CNN
January 19, 2001

Army kills drug traffickers in Amazon, Ecuador military says

                  QUITO, Ecuador (Reuters) -- Military troops and drug traffickers engaged in a
                  shootout that left several traffickers dead after troops discovered a cocaine lab in
                  Ecuador's Amazon jungle on the border with Colombia, Ecuador's high military
                  said Friday.

                  In a two-paragraph statement, the high military command said that at noon local
                  time Thursday troops found a cocaine refinery and then a similar "installation"
                  nearby that had chemicals, microwaves and electric generators, between the
                  Bermeja and San Miguel rivers across the border from Colombia.

                  Several drug traffickers were killed in the confrontation with the military, and several others
                  were captured. No one from the high military command or defense ministry was available to
                  expand on the information.

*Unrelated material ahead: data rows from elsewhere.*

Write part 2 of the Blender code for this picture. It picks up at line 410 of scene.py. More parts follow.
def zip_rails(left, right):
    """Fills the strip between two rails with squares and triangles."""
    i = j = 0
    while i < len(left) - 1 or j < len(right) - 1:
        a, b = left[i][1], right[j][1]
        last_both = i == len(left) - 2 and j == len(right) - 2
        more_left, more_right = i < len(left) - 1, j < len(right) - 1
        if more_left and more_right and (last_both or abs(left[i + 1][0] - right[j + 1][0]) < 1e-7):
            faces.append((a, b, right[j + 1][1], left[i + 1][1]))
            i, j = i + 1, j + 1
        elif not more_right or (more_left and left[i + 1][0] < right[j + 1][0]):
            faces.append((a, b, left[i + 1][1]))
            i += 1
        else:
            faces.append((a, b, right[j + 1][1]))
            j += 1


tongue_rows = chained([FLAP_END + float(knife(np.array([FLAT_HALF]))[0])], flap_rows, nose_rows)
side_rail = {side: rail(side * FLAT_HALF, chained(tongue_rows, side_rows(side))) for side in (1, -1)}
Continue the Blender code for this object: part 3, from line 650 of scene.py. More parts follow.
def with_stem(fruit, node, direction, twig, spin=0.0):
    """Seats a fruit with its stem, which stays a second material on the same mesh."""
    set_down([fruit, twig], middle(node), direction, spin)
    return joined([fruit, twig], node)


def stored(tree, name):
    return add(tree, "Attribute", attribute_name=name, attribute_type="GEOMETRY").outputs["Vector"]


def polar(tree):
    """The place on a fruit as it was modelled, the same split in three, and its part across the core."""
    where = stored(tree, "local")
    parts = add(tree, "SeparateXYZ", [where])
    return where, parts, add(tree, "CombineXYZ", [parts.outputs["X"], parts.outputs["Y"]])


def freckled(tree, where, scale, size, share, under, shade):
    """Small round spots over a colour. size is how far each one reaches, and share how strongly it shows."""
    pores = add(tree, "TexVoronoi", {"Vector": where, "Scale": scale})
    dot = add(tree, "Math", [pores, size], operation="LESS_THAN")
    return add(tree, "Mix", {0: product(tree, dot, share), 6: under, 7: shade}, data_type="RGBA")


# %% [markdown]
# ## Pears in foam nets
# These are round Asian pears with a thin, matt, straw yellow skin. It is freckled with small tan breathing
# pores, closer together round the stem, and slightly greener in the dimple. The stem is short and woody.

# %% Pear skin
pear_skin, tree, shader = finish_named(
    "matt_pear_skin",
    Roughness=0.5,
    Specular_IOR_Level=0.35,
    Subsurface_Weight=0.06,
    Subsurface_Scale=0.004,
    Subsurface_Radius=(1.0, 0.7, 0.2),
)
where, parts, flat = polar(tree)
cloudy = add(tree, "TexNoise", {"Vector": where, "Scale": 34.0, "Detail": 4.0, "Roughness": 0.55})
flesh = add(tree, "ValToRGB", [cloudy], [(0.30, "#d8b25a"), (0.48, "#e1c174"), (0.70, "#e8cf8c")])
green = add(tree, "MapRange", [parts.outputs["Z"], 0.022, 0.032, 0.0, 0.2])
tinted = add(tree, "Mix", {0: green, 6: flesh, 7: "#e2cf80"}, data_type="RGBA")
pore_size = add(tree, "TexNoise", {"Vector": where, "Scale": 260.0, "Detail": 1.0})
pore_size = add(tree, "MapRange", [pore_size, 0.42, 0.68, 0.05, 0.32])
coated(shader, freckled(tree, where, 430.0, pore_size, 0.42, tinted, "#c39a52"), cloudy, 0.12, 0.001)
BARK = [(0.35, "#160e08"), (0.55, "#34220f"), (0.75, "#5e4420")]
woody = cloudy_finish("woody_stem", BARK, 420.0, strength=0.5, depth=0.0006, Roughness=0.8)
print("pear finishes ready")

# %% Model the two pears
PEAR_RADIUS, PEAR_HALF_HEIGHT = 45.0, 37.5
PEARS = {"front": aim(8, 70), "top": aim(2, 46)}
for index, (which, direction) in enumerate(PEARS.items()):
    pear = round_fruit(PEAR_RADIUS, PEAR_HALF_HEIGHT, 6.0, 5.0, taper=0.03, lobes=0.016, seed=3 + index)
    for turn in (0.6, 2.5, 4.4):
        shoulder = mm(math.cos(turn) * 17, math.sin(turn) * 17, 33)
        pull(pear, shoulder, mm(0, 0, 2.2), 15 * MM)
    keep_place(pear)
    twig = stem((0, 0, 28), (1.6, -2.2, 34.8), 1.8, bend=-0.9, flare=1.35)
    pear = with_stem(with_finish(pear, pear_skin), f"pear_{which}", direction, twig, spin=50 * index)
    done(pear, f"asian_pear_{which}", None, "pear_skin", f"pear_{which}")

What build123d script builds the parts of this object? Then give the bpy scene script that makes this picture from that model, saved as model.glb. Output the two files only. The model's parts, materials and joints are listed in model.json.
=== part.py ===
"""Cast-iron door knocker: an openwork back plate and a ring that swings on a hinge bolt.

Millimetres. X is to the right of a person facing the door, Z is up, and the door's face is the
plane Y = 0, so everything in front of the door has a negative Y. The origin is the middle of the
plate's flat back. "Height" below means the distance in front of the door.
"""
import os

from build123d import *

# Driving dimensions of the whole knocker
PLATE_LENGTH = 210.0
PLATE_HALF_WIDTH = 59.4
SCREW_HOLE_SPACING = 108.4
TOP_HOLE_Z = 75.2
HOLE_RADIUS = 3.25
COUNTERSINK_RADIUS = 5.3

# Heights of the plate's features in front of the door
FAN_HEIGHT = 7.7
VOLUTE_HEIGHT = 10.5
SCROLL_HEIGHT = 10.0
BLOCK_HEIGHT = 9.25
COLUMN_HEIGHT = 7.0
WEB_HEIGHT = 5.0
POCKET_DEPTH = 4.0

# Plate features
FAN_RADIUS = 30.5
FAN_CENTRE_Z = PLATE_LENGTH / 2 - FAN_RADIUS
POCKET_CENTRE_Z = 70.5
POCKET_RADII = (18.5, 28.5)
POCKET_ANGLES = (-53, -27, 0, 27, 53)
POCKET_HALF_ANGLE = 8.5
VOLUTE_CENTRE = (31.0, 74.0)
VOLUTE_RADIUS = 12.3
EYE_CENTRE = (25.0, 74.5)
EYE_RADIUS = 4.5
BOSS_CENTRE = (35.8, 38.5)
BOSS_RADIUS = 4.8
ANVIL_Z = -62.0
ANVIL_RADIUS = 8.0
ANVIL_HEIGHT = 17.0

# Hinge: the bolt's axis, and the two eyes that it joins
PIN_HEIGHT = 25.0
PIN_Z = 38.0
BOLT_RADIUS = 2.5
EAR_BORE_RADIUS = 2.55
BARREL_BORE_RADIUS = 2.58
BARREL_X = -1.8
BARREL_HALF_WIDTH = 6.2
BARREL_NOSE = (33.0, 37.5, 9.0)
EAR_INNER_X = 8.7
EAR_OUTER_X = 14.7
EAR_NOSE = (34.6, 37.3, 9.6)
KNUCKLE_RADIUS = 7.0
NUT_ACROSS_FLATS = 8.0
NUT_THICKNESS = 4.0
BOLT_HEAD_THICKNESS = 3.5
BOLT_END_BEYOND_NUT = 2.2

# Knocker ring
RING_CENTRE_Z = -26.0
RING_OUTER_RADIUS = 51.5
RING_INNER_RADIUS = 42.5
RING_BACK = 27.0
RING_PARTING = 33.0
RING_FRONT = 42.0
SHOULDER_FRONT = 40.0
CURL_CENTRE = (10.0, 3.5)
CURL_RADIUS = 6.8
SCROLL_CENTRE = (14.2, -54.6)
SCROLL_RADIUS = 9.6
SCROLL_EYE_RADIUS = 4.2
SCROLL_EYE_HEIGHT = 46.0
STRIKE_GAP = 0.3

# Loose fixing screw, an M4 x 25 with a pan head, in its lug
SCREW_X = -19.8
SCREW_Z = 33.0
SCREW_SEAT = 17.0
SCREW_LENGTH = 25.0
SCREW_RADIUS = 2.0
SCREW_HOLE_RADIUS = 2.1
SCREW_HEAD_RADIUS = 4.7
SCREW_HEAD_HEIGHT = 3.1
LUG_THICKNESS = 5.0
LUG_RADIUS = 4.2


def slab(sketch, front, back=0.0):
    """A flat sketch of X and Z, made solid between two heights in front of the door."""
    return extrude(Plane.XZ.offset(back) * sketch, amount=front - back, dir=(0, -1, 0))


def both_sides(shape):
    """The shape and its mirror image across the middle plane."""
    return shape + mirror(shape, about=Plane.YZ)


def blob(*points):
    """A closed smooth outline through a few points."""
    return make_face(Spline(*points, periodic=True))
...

                  The outbreak occurred just 10 days after Ecuadorian troops found a factory about five
                  miles into Ecuadorian territory where uniforms were being made for Colombia's biggest guerrilla
                  group, the Revolutionary Armed Forces of Colombia.

                  The incidents have Ecuadorian citizens worried that the 40-year armed conflict involving leftist
                  guerrillas, right-wing paramilitaries and the armed forces in Colombia could permeate the 370 mile
                  border that divides the two nations.

                  All of Colombia's neighbors -- Ecuador, Venezuela, Panama, Peru and Brazil -- have
                  expressed concern that a $7.5 billion U.S.-backed plan to eradicate drug trafficking and those who
                  profit from it, known as "Plan Colombia," could expand the conflict.

                  Ecuador is especially worried as Colombia's coca-growing Putumayo region is directly across
                  its border, and the U.S. Air Force is conducting anti-narcotics surveillance from a base on the
                  Ecuadorian coast.

                     Copyright 2001 Reuters.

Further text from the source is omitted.